Because I love where we are now. There's a song called Remember When by Alan Jackson and one verse says "remember when the sound of little feet was the music we danced to week-to-week?" I can't listen to those words without crying. I didn't even type them without crying. I love the little feet that bounce on the couch and declare "I'm a jumping bean!" I love the little feet that kick my ribs, and the other two little feet that kick my bladder. And I love that Chris and I are dancing to these sweet sounds together. Because all too quickly those feet will be off to college and out tracking in some random place across the world. And we'll still be together, and we "wont' be sad, we'll be glad, for all the life we had. And we'll remember when."

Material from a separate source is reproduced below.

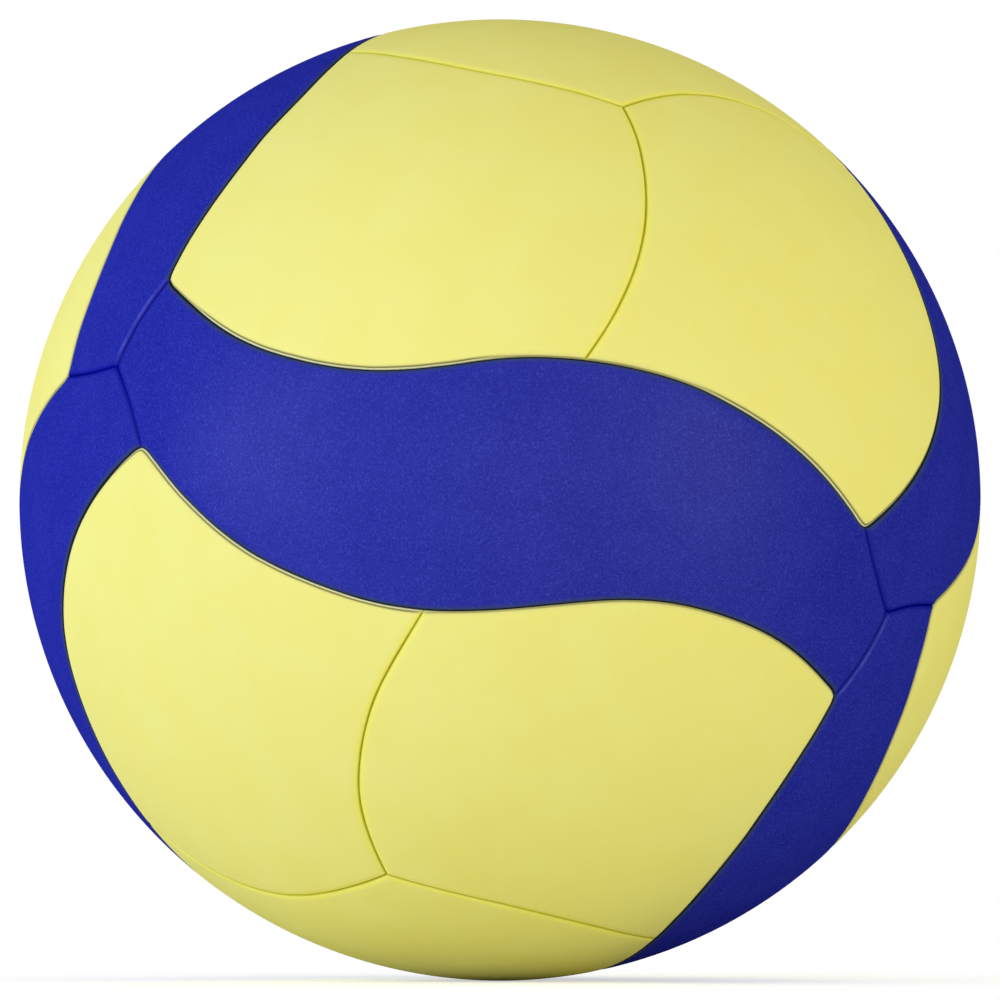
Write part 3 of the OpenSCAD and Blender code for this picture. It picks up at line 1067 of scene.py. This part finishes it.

The point is, I love Chris a lot.
I'm notoriously horrible about showing him and telling him.
I'm not an overly expressive person.
Its something I've been working on for all 6 years of our lives together.
But I love him.
And I'm eternally grateful for him.
Not just today, on Valentine's Day.
But every day.

2 comments:

Becky said...

Oh, man, way to make me cry, Erin!!! That was fantastic. We're all so grateful you said yes to Chris, even though he's a great big dork who puts fruit in ice cream. You bring out the best in him, and we love you guys! Happy Valentine's Day to you!

Taryn said...

Such a sweet post! And I agree, I always have to remind myself that the hard stuff now will be what we miss in a few years.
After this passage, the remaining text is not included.